April 23 (Bloomberg) -- A crack is starting to form in the foundation of the U.S. housing-market recovery that extends beyond bad winter weather.
“A rise in interest rates, combined with the rise in home prices, has quickly and surprisingly made a lot of markets unaffordable for home buyers,” said Daren Blomquist, vice president at property-data firm RealtyTrac Inc. in Irvine, California.
Sales of new homes slumped 14.5 percent to a 384,000 annualized pace, the weakest since July, Commerce Department data showed today in Washington. Purchases fell in three of four regions, including a 16.7 percent decline in the West to the lowest level since January 2012.

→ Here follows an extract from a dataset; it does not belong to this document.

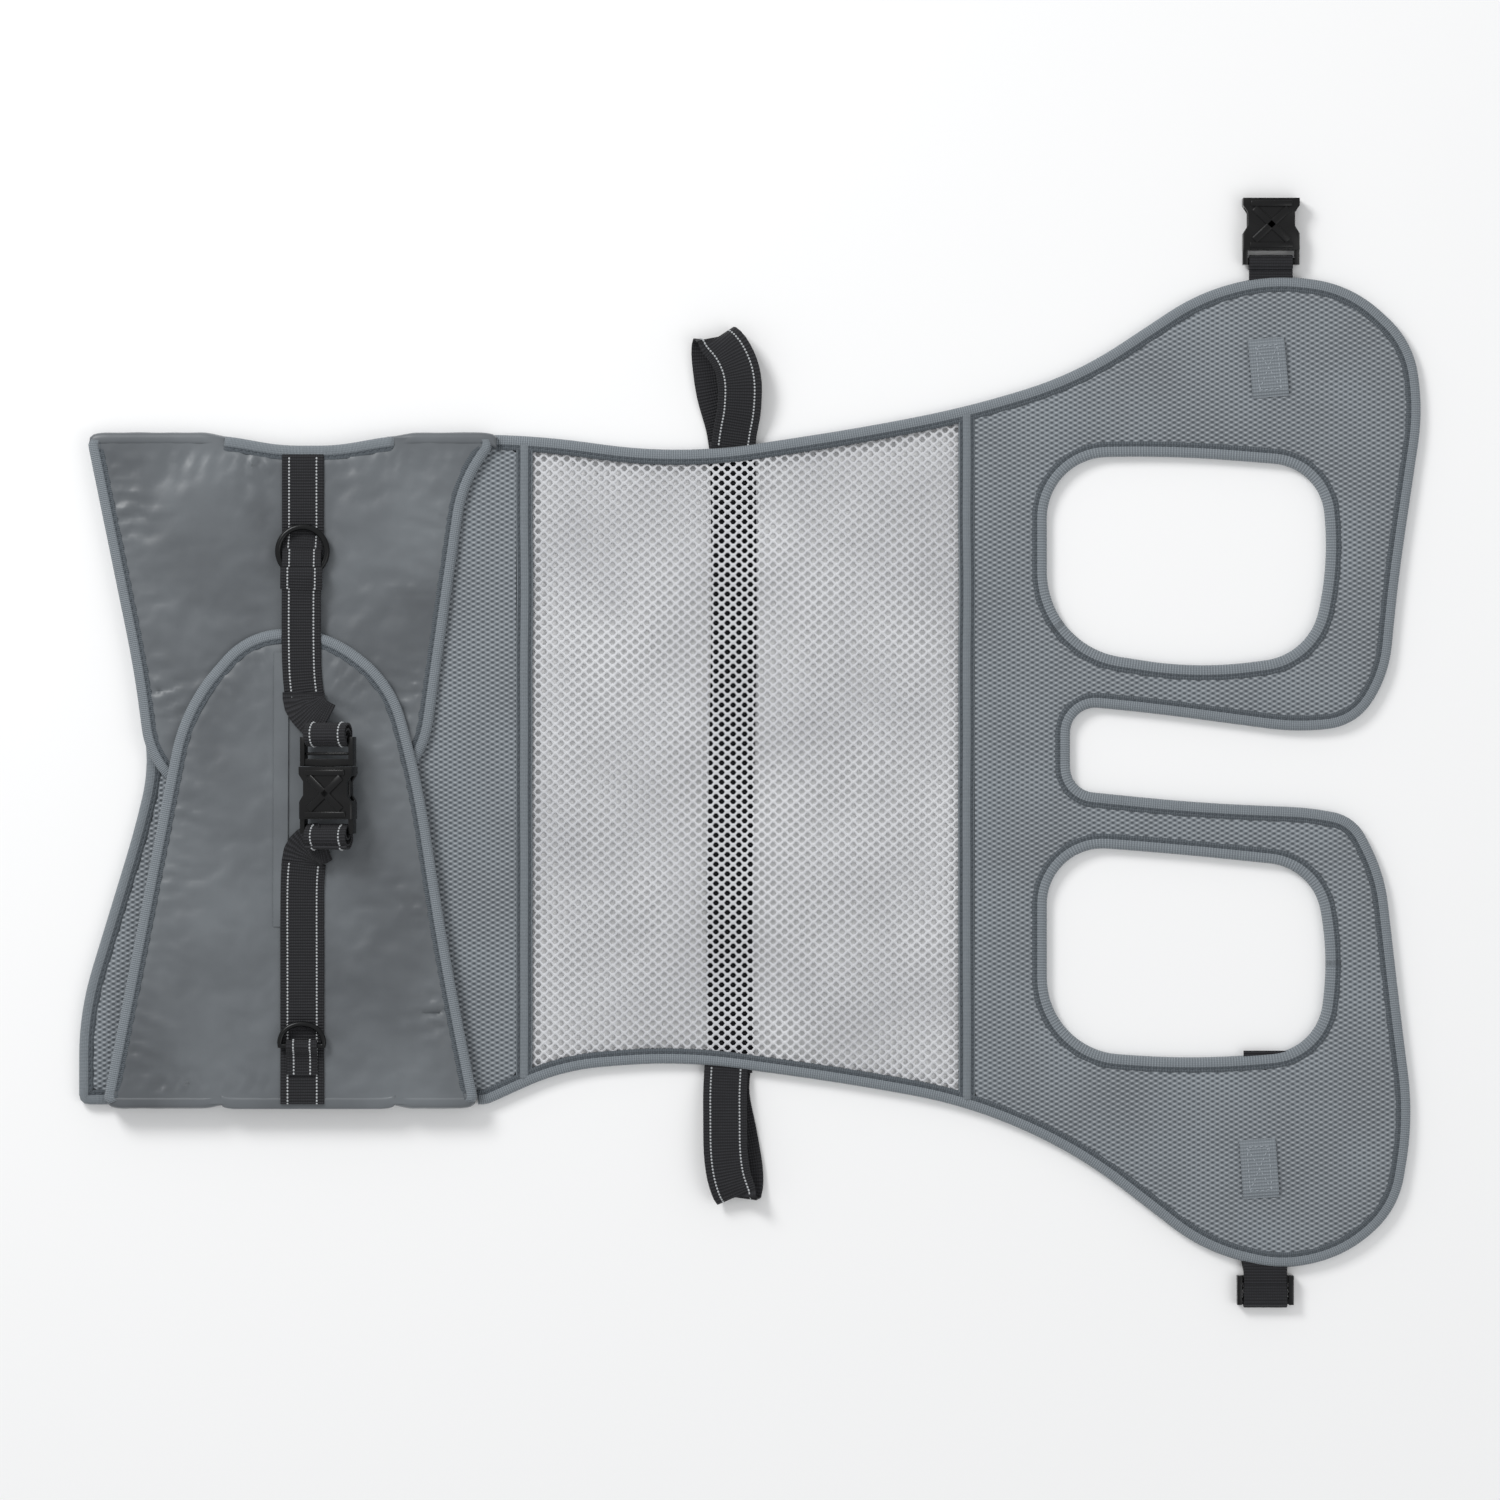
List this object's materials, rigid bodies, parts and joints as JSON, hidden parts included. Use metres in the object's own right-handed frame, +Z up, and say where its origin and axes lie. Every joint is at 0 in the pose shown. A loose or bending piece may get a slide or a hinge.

The data are better examined using a three-month average, which stood at a 434,000 rate in March. While down from 446,000 at the end of 2013, home sales are still higher than the average 388,000 in the third quarter.
Lower limits on loans guaranteed by the Federal Housing Administration, a plunge in distressed sales and price gains that have outstripped the rest of the country have all had outsized impact on the decrease in the West, Ted Wieseman, an economist at Morgan Stanley in New York, said in a research note.
An increase in borrowing costs in the second half of last year still may be holding back purchases. The average 30-year, fixed-rate mortgage was at 4.27 percent in the week ended April 17, up from 3.35 percent in May of 2013, according to data from Freddie Mac in McLean, Virginia.
Higher property values are also deterring some would-be buyers. The median sales price of a new house rose 12.6 percent from March 2013 to a record $290,000, today’s report showed.
Sales in the West are little changed from the end of 2011 at the same time prices have soared 28 percent in that region.